The photos Hsieh took were actually individual frames of film on a camera; every time he punched a time clock to show he was present for the picture every hour of the year, the camera would expose a single frame of film so that by the end of the year Hsieh had a nearly seven minute film showing him gradually aging over the course of the year. Individually, the photographs mean nothing. They are not particularly well-framed or aesthetically pleasing, and they don't show anything particularly groundbreaking in and of themselves. Strung together into a film, though, they make a strong statement about the passing of time and the nature of humanity with relationship to time. There is a video of his performance piece on YouTube, which is definitely worth exploration. http://www.youtube.com/watch?v=AVpyMfeqoBY

Hsieh would be demonstrating Higgins' idea of the "unique significance of particular experiences" ("Fluxus Experiences 1," page 38) to show something about the whole of humanity while using only himself to make this statement. There is no effort on his part to try to make this an overarching narrative on human life or the effects of time on the body, but those are both evident. This piece is playful, in spite of its somber tone, because of the arbitrary nature of its rules, and this is what makes me consider it a Fluxian, or at least neo-Dada piece.

There is an argument that the actual performance, which took place over the course of a year, is far too long for a Fluxus piece, since most Fluxus artists aimed for brevity in their work, keeping everything simple and concise. I would argue that the film is the end result of the project, though, and that it should stand alone in consideration as an art piece. That Hsieh took a year to make the piece is impressive and remarkable, but his documentation of the performance is the true art piece. At less than seven minutes, the film could definitely be considered a Fluxus piece.

Sunday, November 6, 2011

Oulipo and Surrealism

It almost pains me to say this. For years I was a strident follower of the works of Dali, being enthralled in his dreamlike paintings and eccentric personality. I was drawn to the idea of Surrealism as something that allows for uninhibited expression of one's innermost thoughts through wildly subjective representations. Surrealism was more than an art form; it was, in my mind, paradigm-altering and represented a clear schism between traditional art and modernist art. There was little that could convince me there was something remotely as interesting as Surrealism.

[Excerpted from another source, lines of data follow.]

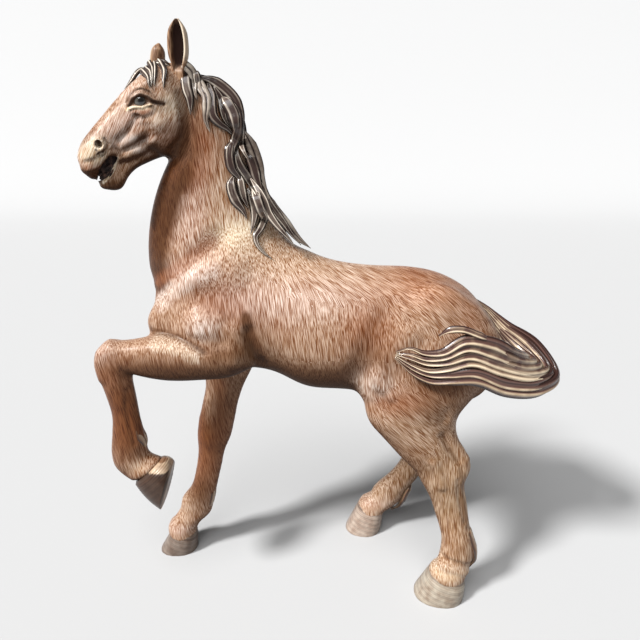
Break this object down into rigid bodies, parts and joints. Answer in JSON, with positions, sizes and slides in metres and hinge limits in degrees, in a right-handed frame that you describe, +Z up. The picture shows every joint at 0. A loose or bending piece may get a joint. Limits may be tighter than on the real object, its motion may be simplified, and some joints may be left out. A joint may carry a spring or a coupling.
{
  "type": "ceramic horse sculpture",
  "caption": "Glazed ceramic horse figure that stands on its own hooves, with a raised foreleg, turned head, combed mane and a curling tail.",
  "frame": {"origin": "on the ground under the middle of the horse's bounding box", "axes": "+Z up from the ground, -X the way the body faces, -Y the horse's left side, where the foreleg is raised and the tail is swept"},
  "size_m": [0.4499, 0.1475, 0.564],
  "materials": {
    "glaze": "glossy warm brown glaze with fine combed strokes"
  },
  "bodies": {
    "root": {"horse": "glaze"}
  },
  "joints": []
}
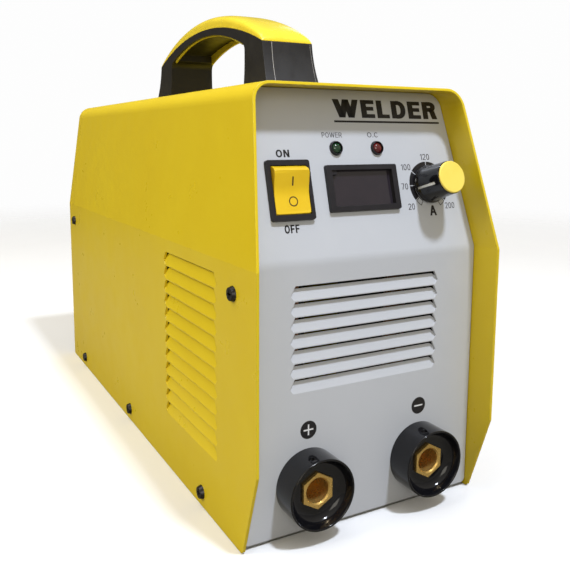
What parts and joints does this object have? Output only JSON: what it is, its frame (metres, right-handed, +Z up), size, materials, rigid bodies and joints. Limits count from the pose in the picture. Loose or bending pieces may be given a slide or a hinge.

Then I learned of Oulipo. Initially I couldn't quite understand why I was so drawn to Oulipo, which seemed to be a group of writers resorting to semantic gimmickry and entirely whimsical boundaries as influences to their work. Selecting a specific restriction and then observing it as law. I wasn't impressed with the movement until I learned of Queneau's book Cent mille milliards de poèmes that I finally understood the impact of this movement; fourteen individual sonnets bound together was nothing particularly special, but the true ingenuity of slicing the pages so that every line of every poem could be matched with lines from other sonnets within the same book floored me. Queneau had written the longest book in the history of literature, and it was thinner than most television operation manuals.

This was how I came to understand that Oulipo is a movement that pushes for originality and inventiveness. It applauds writers that can operate within constraints and make something truly original from these constraints that reads as literary. Unlike the Surrealists, who believed creativity to be entirely ethereal, spawned in hypnagogic states of altered consciousness, Oulipo writers (Oulipans?) felt creativity had to be pulled from one's self through repetition and constant exploration of the edges of creative thought. This is not to say Surrealism is without merit, of course. To do that would be folly. But while Surrealism seemed to encourage (consciously or otherwise) acting as a vessel through which creativity could manifest itself and in essence having an external locus of control with regards to creative output, Oulipo placed the creative weight squarely on the shoulders of the writers. Their purpose was to experiment, and to show others whether their experiments worked. Sometimes they did, sometimes they didn't, but that's the beauty of experimental writing.

It is difficult to imagine where literature as a creative art would be without the incredibly prolific efforts of the Oulipo writers, who in their pursuit of bringing experimentation on par with that of any physical science helped to define what does and does not work in unleashing the creative genius within themselves altered the course of creative writing and critical analysis for decades to follow.